Jenna’s live performances capture her audiences and hold them like butterflies in the palm of her hand. “Jenna could sing a page from the phone book and make it sound like her own private piece of the sky,” writes Grapevine Culture critic Kimberlye Gold. “Like a devious detective, she can look around a room of any size and use that gift to freestyle a song on the spot about the people in it, including her band.”

On each of her five self produced CDs Under the Influence 1999, Just a Little Bit 2000, Meant to Be 2002, Art of the Duo 2003 and Jenna’s 2005 release Inner Smile along with songwriting partner Jonathan Bendich, it is Jenna’s uncanny ability to wrap herself around a melody, drawing the listener in so closely he can hear his own heartbeat while trying to catch his breath. Whether it be a rendition of a classic jazz standard like “My One and Only Love,” a well-known pop tune like “Watching The Detectives” or one of her own compositions, “I Found You”, the end result is the same. “She doesn’t just cover Warren Zevon, Elvis Costello and James Taylor, she reupholsters them,” says Hew Hallock.
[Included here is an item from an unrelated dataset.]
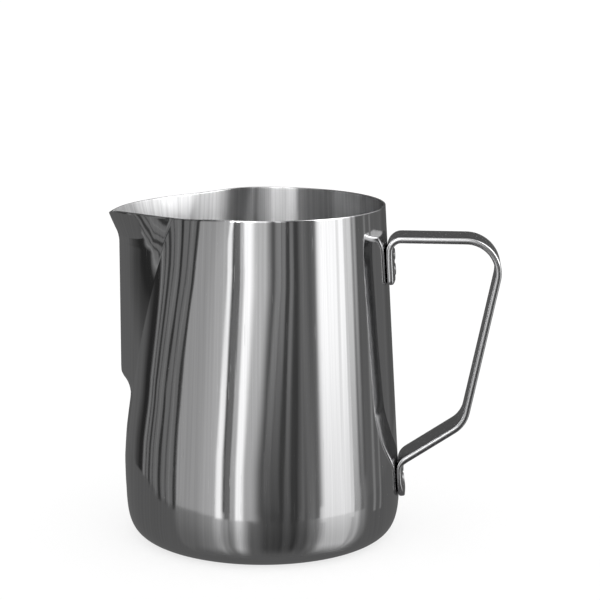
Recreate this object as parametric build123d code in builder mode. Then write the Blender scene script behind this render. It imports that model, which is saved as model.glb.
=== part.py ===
from build123d import *
from math import acos, atan2, cos, degrees, hypot, radians, sin, tan
import os

# Milk frothing pitcher, 0.6 litre: a one-piece drawn steel cup with a pressed pouring spout,
# and a bent strap handle spot-welded to its wall.
# Millimetres. Origin on the cup's axis in the plane it stands on, +Z up, spout towards -X,
# handle towards +X. The object is symmetric about the plane Y = 0.

# --- Driving dimensions -------------------------------------------------------------------

# Cup
cup_height = 110.0
rim_radius = 39.75            # outer radius of the round part of the rim
wall_taper = 0.062            # growth of the radius for each mm below the rim
wall = 0.8                    # sheet thickness
corner_height = 22.3          # where the straight wall turns into the rounded base corner
foot_radius = 37.05           # outer edge of the flat ring that the cup stands on
corner_floor_pull = 9.1       # how far the corner curve runs along the floor
corner_wall_pull = 12.7       # how far the corner curve runs down the wall
corner_steps = 6              # outlines that carry the corner curve

# Heights of the outlines that carry the wall, from the base corner to above the rim
wall_heights = [
    corner_height, 33.0, 44.0, 46.5, 49.0, 51.0, 53.0, 55.0, 58.0, 65.0, 76.0, 86.5, 97.0,
    101.0, 105.5, 112.0,
]

# Raised panel pressed into the base
panel_radius = 18.7
panel_rise = 1.2
panel_slope_end = 26.0        # where the slope round the panel meets the foot ring
panel_edge_slope = 0.3        # steepness of that slope at the panel, and at the ring
panel_foot_slope = 0.1

# Spout
spout_foot = 44.0             # height where the wall is still perfectly round
spout_start = 51.0            # height of the lowest crease beside the spout
spout_full = 55.0             # height where the ridge reaches its full projection
ridge_reach = 47.6            # distance of the ridge from the cup's axis
lip_start = 97.0              # height where the ridge turns outward into the lip
lip_flare = 5.2               # extra reach of the lip at the full height of the cup
lip_curve = 1.25              # power of the lip's outward curve
nose_radius = 4.6             # rounding across the ridge
nose_radius_lip = 6.4         # rounding across the ridge at the lip
crease_angle_low = 18.0       # degrees from the spout's plane, at spout_start
crease_angle_rim = 46.0       # the same at the rim
crease_depth = 1.05           # how far the crease sinks inside the round wall at the rim
blend_angle = 10.0            # degrees over which the round wall eases into the crease

# Rim, seen from the side: it drops towards the spout
rim_drop_start = 8.0          # distance from the axis where the drop begins
rim_drops = [(24.0, 1.0), (38.0, 1.6), (46.0, 2.3), (52.5, 4.2)]   # distance from axis, drop
rim_drop_slope = 0.35         # steepness of the rim at the lip
trim_size = 70.0              # half size of the block that trims the rim

# Handle strap
strap_width = 15.6
strap_thickness = 2.05
strap_edge_radius = 0.6
tab_clearance = 0.03          # gap between the flat tab and the round wall at their nearest
grip_top = 99.8               # height of the strap's centre line along its top run
grip_reach = 78.9             # where the top run and the grip would meet
grip_lean = 11.5              # degrees that the grip leans in from the vertical
elbow_height = 39.2           # where the grip and the lower run would meet
top_bend = 3.4                # bend radii of the strap's centre line, from top to bottom
corner_bend = 10.5
elbow_bend = 9.5
low_bend = 3.9
upper_tab_end = 85.0
lower_run_end = 25.5          # where the lower run and the lower tab would meet
lower_tab_end = 12.8
upper_tab_corner = 1.0
lower_tab_corner = 6.0

# Spot welds
weld_radius = 1.9
weld_crown = 0.25             # how far a weld stands out of the strap
weld_depth = 0.4              # how far a weld reaches into the wall
upper_weld_heights = (89.0, 94.0)
lower_weld_heights = (18.2, 22.6)


# --- Cup ----------------------------------------------------------------------------------

def wall_radius(height):
    """Outer radius of the round wall, above the base corner."""
    return rim_radius + wall_taper * (cup_height - height)


def corner_curve(inset):
    """Section of the rounded base corner, from the floor up to the straight wall."""
    top_radius = wall_radius(corner_height) - inset
    return Bezier(
        (foot_radius, inset),
        (foot_radius + corner_floor_pull - inset, inset),
        (top_radius + wall_taper * corner_wall_pull, corner_height - corner_wall_pull),
        (top_radius, corner_height),
    )


def share(height, low, high):
    """How far a height lies from low to high, held between 0 and 1."""
    return min(1.0, max(0.0, (height - low) / (high - low)))


def polar(radius, angle):
    """A point of an outline, at an angle in degrees from the spout's plane."""
    return (-radius * cos(radians(angle)), radius * sin(radians(angle)))


def spout_outline(height, radius, inset):
    """Points of one side of the outline at a height, from the round wall to the tip."""
    climb = share(height, spout_start, cup_height)
    lip = share(height, lip_start, cup_height)
    swell = share(height, spout_foot, spout_full)
    swell = swell * swell * (3 - 2 * swell)

    reach = ridge_reach + lip_flare * lip ** lip_curve - inset
    nose = nose_radius + (nose_radius_lip - nose_radius) * lip - inset
    crease_angle = crease_angle_low + (crease_angle_rim - crease_angle_low) * climb
    crease = polar(radius - crease_depth * climb, crease_angle)

    # The flank runs straight from the crease to the circle across the ridge.
    centre_x = nose - reach
    away = (crease[0] - centre_x, crease[1])
    turn = atan2(away[1], -away[0]) - acos(nose / hypot(*away))
    cheek = (centre_x - nose * cos(turn), nose * sin(turn))

    outline = [polar(radius, crease_angle + blend_angle), crease, cheek, (-reach, 0.0)]
    eased = []
    for x, y in outline:
        angle = degrees(atan2(y, -x))
        round_point = polar(radius, angle)
        eased.append(tuple(r + swell * (p - r) for r, p in zip(round_point, (x, y))))
    return eased


def cup_level(height, radius, inset):
    """Outline of the cup at one height: the spout in front, a round wall behind."""
    near = spout_outline(height, radius, inset)
    far = [(x, -y) for x, y in near[-2::-1]]
    start, end = near[0], far[-1]
    with BuildSketch(Plane.XY.offset(height)) as level:
        with BuildLine():
            Spline(near + far, tangents=[(-start[1], start[0]), (-end[1], end[0])])
            ThreePointArc(end, (radius, 0), start)
        make_face()
    return level.sketch


def cup_levels(inset):
    """Outlines from the floor to above the rim: the outer skin, or the inner one at an inset."""
    corner = corner_curve(inset)
    corner_points = [corner @ (step / corner_steps) for step in range(corner_steps)]
    levels = [cup_level(point.Y, point.X, inset) for point in corner_points]
    for height in wall_heights:
        levels.append(cup_level(height, wall_radius(height) - inset, inset))
    return levels


def base_panel(low, high):
    """Revolved shape of the raised base panel, from a low plane up to its own surface."""
    with BuildSketch(Plane.XZ) as section:
        with BuildLine():
            panel = Line((0, high), (panel_radius, high))
            slope = Spline(
                panel @ 1,
                (panel_slope_end, high - panel_rise),
                tangents=[(1, -panel_edge_slope), (1, -panel_foot_slope)],
            )
            Polyline(slope @ 1, (panel_slope_end, low), (0, low), panel @ 0)
        make_face()
    return section.sketch


with BuildPart() as pitcher_body:
    add(cup_levels(0))
    loft()
    add(cup_levels(wall))
    loft(mode=Mode.SUBTRACT)
    add(base_panel(wall / 2, panel_rise + wall))
    revolve(axis=Axis.Z)
    add(base_panel(-wall, panel_rise))
    revolve(axis=Axis.Z, mode=Mode.SUBTRACT)
    with BuildSketch(Plane.XZ):
        with BuildLine():
            level_rim = Line((trim_size, cup_height), (-rim_drop_start, cup_height))
            dropped = Spline(
                level_rim @ 1,
                *[(-x, cup_height - drop) for x, drop in rim_drops],
                tangents=[(-1, 0), (-1, -rim_drop_slope)],
            )
            Polyline(
                dropped @ 1,
                (-trim_size, (dropped @ 1).Y),
                (-trim_size, cup_height + trim_size),
                (trim_size, cup_height + trim_size),
                level_rim @ 0,
            )
        make_face()
    extrude(amount=trim_size, both=True, mode=Mode.SUBTRACT)
pitcher_body.part.label = "pitcher_body"


# --- Handle -------------------------------------------------------------------------------

def tab_point(height, stand_off):
    """A point beside the wall where the handle joins it, at a distance out from the wall."""
    return (wall_radius(height) + stand_off * hypot(1, wall_taper), height)


tab_stand_off = tab_clearance + strap_thickness / 2
weld_reach = tab_clearance + strap_thickness + weld_crown
elbow = (grip_reach - (grip_top - elbow_height) * tan(radians(grip_lean)), elbow_height)
strap_corners = [
    tab_point(upper_tab_end, tab_stand_off),
    tab_point(grip_top, tab_stand_off),
    (grip_reach, grip_top),
    elbow,
    tab_point(lower_run_end, tab_stand_off),
    tab_point(lower_tab_end, tab_stand_off),
]


def weld_plane(height):
    """Plane against the wall at a height, facing out along the weld's axis."""
    x, z = tab_point(height, 0)
    return Plane(origin=(x, 0, z), x_dir=(0, 1, 0), z_dir=(1, 0, wall_taper))


with BuildPart() as handle:
    with BuildLine(Plane.XZ) as route:
        FilletPolyline(*strap_corners, radius=[top_bend, corner_bend, elbow_bend, low_bend])
    with BuildSketch(Plane(origin=route.line @ 0, x_dir=(0, 1, 0), z_dir=route.line % 0)):
        Rectangle(strap_width, strap_thickness)
    sweep()
    for end, corner in ((route.line @ 0, upper_tab_corner), (route.line @ 1, lower_tab_corner)):
        tab_end = handle.faces().sort_by_distance(end)[0]
        fillet(tab_end.edges().sort_by(SortBy.LENGTH)[:2], corner)
    side_edges = handle.faces().filter_by(Axis.Y).edges()
    long_edge = strap_thickness + strap_edge_radius
    fillet(side_edges.filter_by(lambda edge: edge.length > long_edge), strap_edge_radius)
    for height in upper_weld_heights + lower_weld_heights:
        with BuildSketch(weld_plane(height)):
            Circle(weld_radius)
        extrude(amount=weld_reach, both=True, mode=Mode.SUBTRACT)
handle.part.label = "handle"


# --- Spot welds ---------------------------------------------------------------------------

def tab_welds(heights):
    """Weld nuggets that fill the holes of one tab and meet the cup's wall."""
    with BuildPart() as welds:
        for height in heights:
            with BuildSketch(weld_plane(height).offset(-weld_depth)):
                Circle(weld_radius)
            extrude(amount=weld_depth + weld_reach)
        fillet(welds.edges().filter_by(GeomType.CIRCLE).sort_by(Axis.X)[-len(heights):],
               weld_crown)
        add(pitcher_body.part, mode=Mode.SUBTRACT)
    return welds


upper_tab_welds = tab_welds(upper_weld_heights)
upper_tab_welds.part.label = "upper_tab_welds"

lower_tab_welds = tab_welds(lower_weld_heights)
lower_tab_welds.part.label = "lower_tab_welds"


# --- Output -------------------------------------------------------------------------------

os.makedirs("parts", exist_ok=True)
export_step(pitcher_body.part, "parts/pitcher_body.step")
export_step(handle.part, "parts/handle.step")
export_step(upper_tab_welds.part, "parts/upper_tab_welds.step")
export_step(lower_tab_welds.part, "parts/lower_tab_welds.step")
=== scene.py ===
import math
from typing import NamedTuple

import bpy
import numpy as np
from mathutils import Matrix, Vector


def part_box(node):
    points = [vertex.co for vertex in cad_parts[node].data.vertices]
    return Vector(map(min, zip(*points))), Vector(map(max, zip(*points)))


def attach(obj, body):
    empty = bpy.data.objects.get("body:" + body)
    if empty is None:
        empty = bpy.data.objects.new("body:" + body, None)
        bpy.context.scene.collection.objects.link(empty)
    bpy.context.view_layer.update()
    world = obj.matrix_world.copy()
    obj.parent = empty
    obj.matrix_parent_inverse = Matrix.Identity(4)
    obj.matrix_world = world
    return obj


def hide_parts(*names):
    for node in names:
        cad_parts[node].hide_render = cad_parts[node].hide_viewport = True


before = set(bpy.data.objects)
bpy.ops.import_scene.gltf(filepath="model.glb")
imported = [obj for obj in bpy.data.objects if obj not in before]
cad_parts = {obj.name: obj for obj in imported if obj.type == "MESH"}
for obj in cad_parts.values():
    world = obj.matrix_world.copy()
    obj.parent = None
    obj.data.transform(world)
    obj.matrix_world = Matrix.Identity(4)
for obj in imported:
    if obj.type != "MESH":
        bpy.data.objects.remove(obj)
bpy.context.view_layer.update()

# Milk frothing pitcher: polished steel cup with a pressed spout, and a strap handle.
# Metres. Origin on the cup's axis in the plane it stands on, spout towards -X, handle towards +X.

MM = 0.001

# --- Camera --------------------------------------------------------------------------------

CAMERA_DISTANCE = 0.600
CAMERA_PITCH = 11.168          # degrees below the horizontal
CAMERA_TURN = 4.289            # degrees round towards the handle
CAMERA_ROLL = 0.317
CAMERA_AIM_RIGHT = 12.04 * MM  # the point aimed at: this far to the right of the axis
CAMERA_AIM_HEIGHT = 77.97 * MM
CAMERA_LENS = 109.3
CAMERA_SENSOR = 36.0


def make_camera():
    pitch, turn, roll = (math.radians(a) for a in (CAMERA_PITCH, CAMERA_TURN, CAMERA_ROLL))
    forward = Vector((0, math.cos(pitch), -math.sin(pitch)))
    upward = Vector((0, math.sin(pitch), math.cos(pitch)))
    right = Vector((1, 0, 0))
    turned_right = math.cos(roll) * right + math.sin(roll) * upward
    turned_up = -math.sin(roll) * right + math.cos(roll) * upward
    place = Vector((CAMERA_AIM_RIGHT, 0, CAMERA_AIM_HEIGHT)) - CAMERA_DISTANCE * forward
    spin = Matrix.Rotation(turn, 3, "Z")
    axes = Matrix((spin @ turned_right, spin @ turned_up, spin @ -forward)).transposed()
    data = bpy.data.cameras.new("camera")
    data.lens = CAMERA_LENS
    data.sensor_width = CAMERA_SENSOR
    camera = bpy.data.objects.new("camera", data)
    camera.matrix_world = Matrix.Translation(spin @ place) @ axes.to_4x4()
    bpy.context.collection.objects.link(camera)
    bpy.context.scene.camera = camera


# --- Small helpers -------------------------------------------------------------------------

def share(value, low, high):
    """How far a value lies from low to high, held between 0 and 1."""
    return np.clip((value - low) / (high - low), 0, 1)


def ease(t):
    return t * t * (3 - 2 * t)


def smooth_curve(x, knots):
    """A monotone cubic through the knots, in metres; beyond them it stays level."""
    knot_x, knot_y = np.array(knots).T * MM
    step = np.diff(knot_x)
    rise = np.diff(knot_y) / step
    slope = np.zeros(len(knot_x))
    same = rise[:-1] * rise[1:] > 0
    harmonic = 2 * rise[:-1] * rise[1:] / np.where(same, rise[:-1] + rise[1:], 1)
    slope[1:-1] = np.where(same, harmonic, 0)
    slope[-1] = rise[-1]
    x = np.clip(x, knot_x[0], knot_x[-1])
    i = np.clip(np.searchsorted(knot_x, x) - 1, 0, len(step) - 1)
    h = step[i]
    t = (x - knot_x[i]) / h
    return (knot_y[i] * (1 + 2 * t) * (1 - t) ** 2 + slope[i] * h * t * (1 - t) ** 2
            + knot_y[i + 1] * t * t * (3 - 2 * t) + slope[i + 1] * h * t * t * (t - 1))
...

She unwinds a song as if each word dangled from a string of twinkling charms and delicately snaps consonants like wishbones.” Ben Fong-Torres couldn’t agree more. “She teases it, toys with it, laughs with it, vocally dances with it, and, ultimately, the singer, and the song embrace one another, to the pleasure of the audience,” he says. “If these disks inspire you to seek out one of her club or concert engagements, be forewarned: You’ll have fun.”